In e-commerce, your CPA should be much smaller because margins are much smaller. CPA can be used to measure marketing success and is especially important when comparing marketing campaigns to each other, considering your pricing, etc. You may find that your CPA is much higher through Adwords than it is through social media and vice versa. In addition, you can consider CPA and use it to price your service accordingly and even increase or decrease referral fees. If you know that it costs you $150 on average to acquire a new customer online and you were paying a concierge or other referral fee of $50, it might be wise to increase your referral fee to $100. It could incentivize your referral network and your CPA through referrals would still be less than it is online.

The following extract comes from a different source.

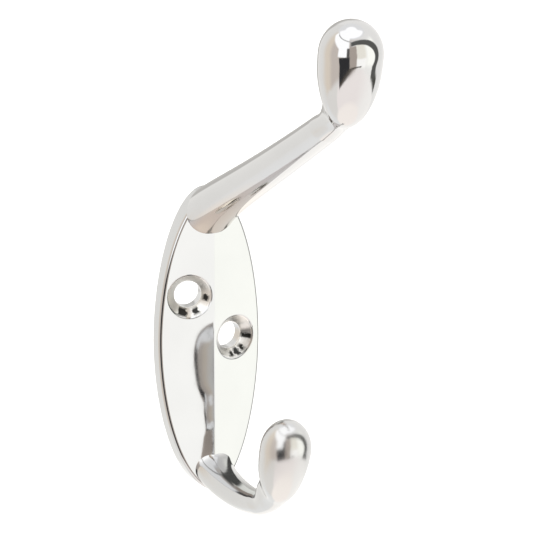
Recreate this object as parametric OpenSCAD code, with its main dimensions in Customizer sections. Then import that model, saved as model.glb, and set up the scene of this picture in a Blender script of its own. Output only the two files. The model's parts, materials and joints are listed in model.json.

The same logic can be reversed as well. If your CPA is $50 through your digital marketing and you were paying $150 per referral, maybe you should adjust the number.

How to Calculate CPA and Consider it in Operations

CPA is an invaluable tool for comparing marketing campaigns, evaluating operating costs, and making crucial decisions about your business. The key to successfully measuring CPA is to ALWAYS know where your customers came from and taking impeccable notes through a spread sheet, CRM, or even IPhone notes. Stay organized, know where your customers come from, and make sure you align bookings with the correct campaign. Correctly assessing and considering CPA can be an invaluable tool to any business especially if you measure it over time and stay flexible with your marketing efforts.